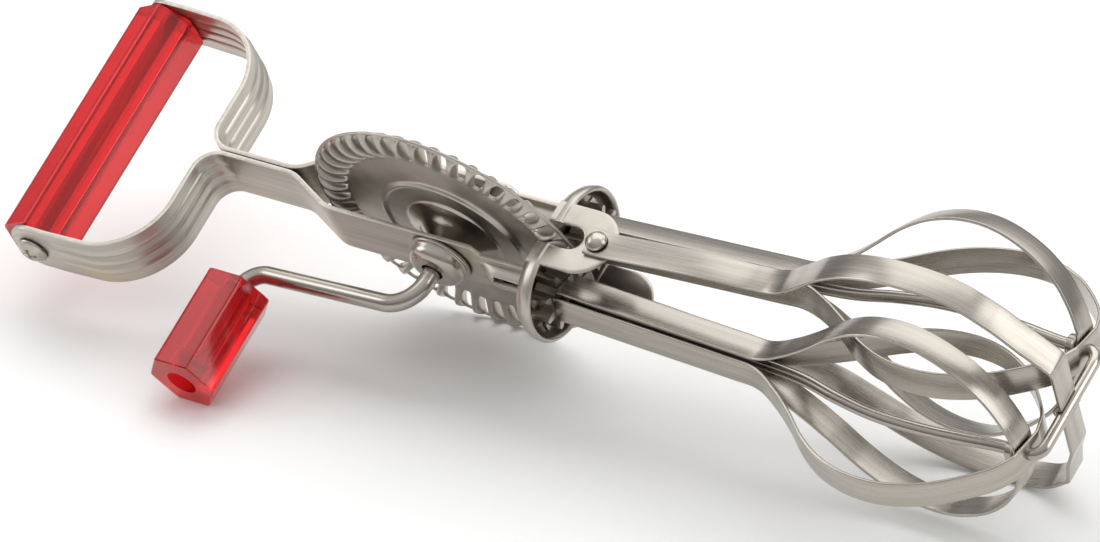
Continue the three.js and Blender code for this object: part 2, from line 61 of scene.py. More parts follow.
# %% Tool axes from the joints
hinges = {joint["name"]: joint for joint in frame["joints"]}
axle_centre = np.array(hinges["crank_turn"]["pos_m"])
tool_y = np.array(hinges["crank_turn"]["axis"], float)
tool_y /= np.linalg.norm(tool_y)
beater_start = {side: np.array(hinges[f"{side}_beater_spin"]["pos_m"]) for side in ("near", "far")}
ahead = (beater_start["near"] + beater_start["far"]) / 2 - axle_centre
tool_x = ahead - tool_y * ahead.dot(tool_y)
tool_x /= np.linalg.norm(tool_x)
tool_z = np.cross(tool_x, tool_y)
TOOL_AXES = np.array([tool_x, tool_y, tool_z])
MESH_X = float(ahead.dot(tool_x)) * MM
BEATER_Y = float(np.linalg.norm(beater_start["far"] - beater_start["near"])) / 2 * MM


def to_frame(points):
    """Millimetres along the tool's axes, as metres in the frame: centre of the axle + x X + y Y + z
    Z."""
    return axle_centre + np.asarray(points, float) / MM @ TOOL_AXES


print("beaters start at x =", round(MESH_X, 2), "and y = +-", round(BEATER_Y, 2), "mm")

# %% [markdown]
# ## Camera
# A long lens from well back keeps the strips almost parallel, as in catalogue pictures. The camera
# looks down at the table by a little over a third of a right angle, from the crank's side, and is
# rolled a little so that the tool runs downhill.

# %% Camera
AIM = Vector((-0.0108, 0.0151, 0.0252))
DISTANCE = 2.84
LENS_MM, SENSOR_MM = 395.1, 36
LOOK_DOWN = math.radians(33.3)
LOOK_TURN = math.radians(-37.65)
ROLL = math.radians(-6.47)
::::
• _Directions_
Write out the full listing, keeping every line exactly as it is.

• _Solution below_
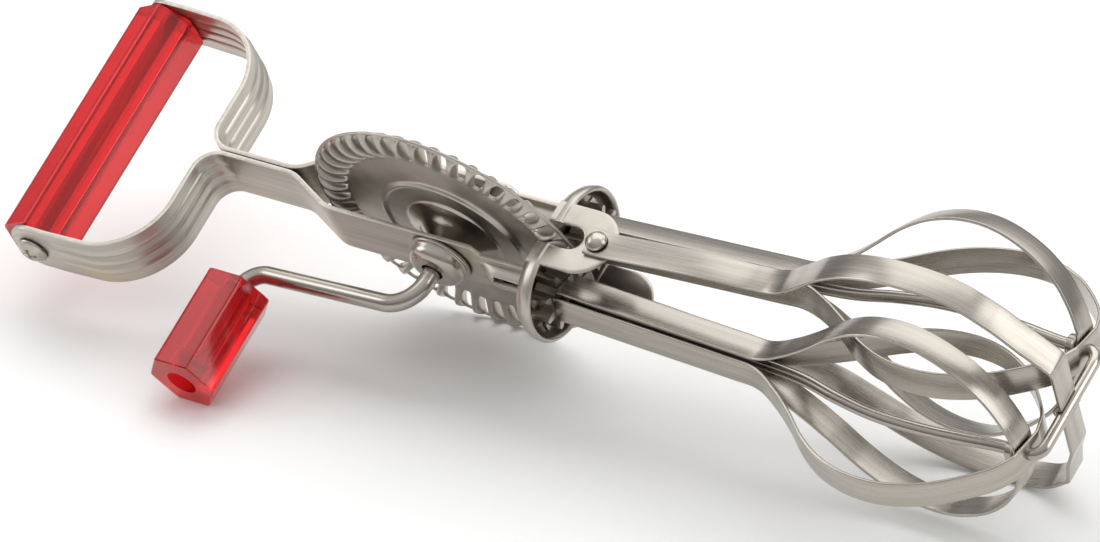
Continue the three.js and Blender code for this object: part 2, from line 61 of scene.py. More parts follow.
# %% Tool axes from the joints
hinges = {joint["name"]: joint for joint in frame["joints"]}
axle_centre = np.array(hinges["crank_turn"]["pos_m"])
tool_y = np.array(hinges["crank_turn"]["axis"], float)
tool_y /= np.linalg.norm(tool_y)
beater_start = {side: np.array(hinges[f"{side}_beater_spin"]["pos_m"]) for side in ("near", "far")}
ahead = (beater_start["near"] + beater_start["far"]) / 2 - axle_centre
tool_x = ahead - tool_y * ahead.dot(tool_y)
tool_x /= np.linalg.norm(tool_x)
tool_z = np.cross(tool_x, tool_y)
TOOL_AXES = np.array([tool_x, tool_y, tool_z])
MESH_X = float(ahead.dot(tool_x)) * MM
BEATER_Y = float(np.linalg.norm(beater_start["far"] - beater_start["near"])) / 2 * MM


def to_frame(points):
    """Millimetres along the tool's axes, as metres in the frame: centre of the axle + x X + y Y + z
    Z."""
    return axle_centre + np.asarray(points, float) / MM @ TOOL_AXES


print("beaters start at x =", round(MESH_X, 2), "and y = +-", round(BEATER_Y, 2), "mm")

# %% [markdown]
# ## Camera
# A long lens from well back keeps the strips almost parallel, as in catalogue pictures. The camera
# looks down at the table by a little over a third of a right angle, from the crank's side, and is
# rolled a little so that the tool runs downhill.

# %% Camera
AIM = Vector((-0.0108, 0.0151, 0.0252))
DISTANCE = 2.84
LENS_MM, SENSOR_MM = 395.1, 36
LOOK_DOWN = math.radians(33.3)
LOOK_TURN = math.radians(-37.65)
ROLL = math.radians(-6.47)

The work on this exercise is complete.